Electrocatalytic Hydrogenation of Oxygenated Compounds in Aqueous Phase

Electrocatalytic hydrogenation is a strategy to hydrogenate biogenic compounds under ambient conditions by replacing the thermal and H-2 inputs by cathodic potential. This work compares the performances of this approach (in aqueous phase at room temperature) for the conversion of a variety of model oxygenated compounds over a series of metals. The target functionalities were carbonyl groups, aromatic rings, and ether bonds. All of the metals explored (Pt, Rh, Pd, and Cu) are active for the reduction of carbonyl compounds to alcohols. The conversion rate of benzaldehyde increased as a function of the metal as Pt < Rh < Pd (Cu was tested under different conditions). In contrast, only Rh and Pt were active for hydrogenation of aromatic rings (Rh was more active than Pt). In a comparison of the target functionalities, carbonyl groups are more reactive than aromatic rings and ether bonds in phenolic compounds and diary' ethers on all of the explored metals. This carbonyl reactivity, however, is enhanced by the aromaticity of the molecule. Hence, the reactivity trend of the examined molecules is butyraldehyde < furfural < acetophenone < benzaldehyde. For phenolic compounds, phenol is more reactive than cresol and methoxyphenol.

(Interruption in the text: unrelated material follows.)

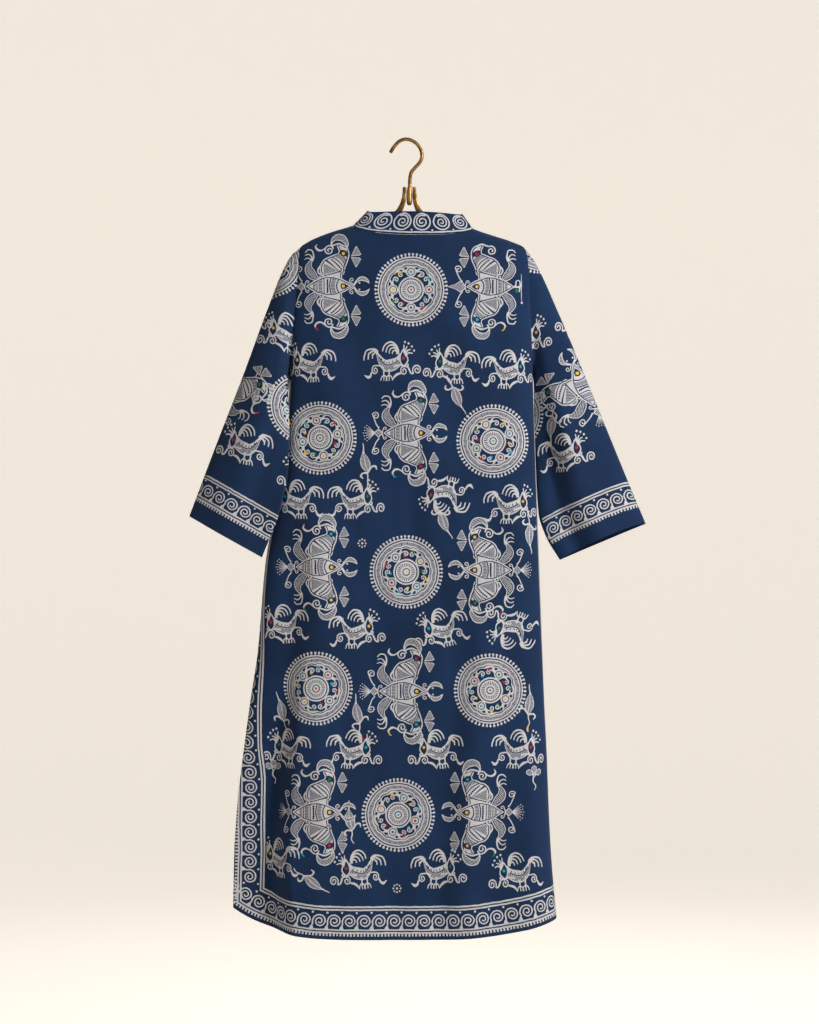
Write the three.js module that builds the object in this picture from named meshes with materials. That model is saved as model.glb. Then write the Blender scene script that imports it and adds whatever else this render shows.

Thus, the presence of substituent groups on the functionality being converted (either carbonyl or aromatic ring) decreases the conversion rate. Ether bonds are cleaved under electrocatalytic conditions, which opens two main pathways for the conversion of aryl ethers: hydrogenation of the aromatic ring and hydrogenolysis of the ether bonds, whereas hydrolysis occurs as a minor pathway. Electrocatalytic hydrogenation competes with the H-2 evolution reaction under the conditions of the tests, and therefore, the Faradaic efficiency (the fraction of current utilized in hydrogenation) and hydrogenation rate are correlated. That is, within the potential range explored, increasing hydrogenation rates lead to higher Faradaic efficiencies. The slope of this correlation, however, depends on the potential and on the functionality being hydrogenated.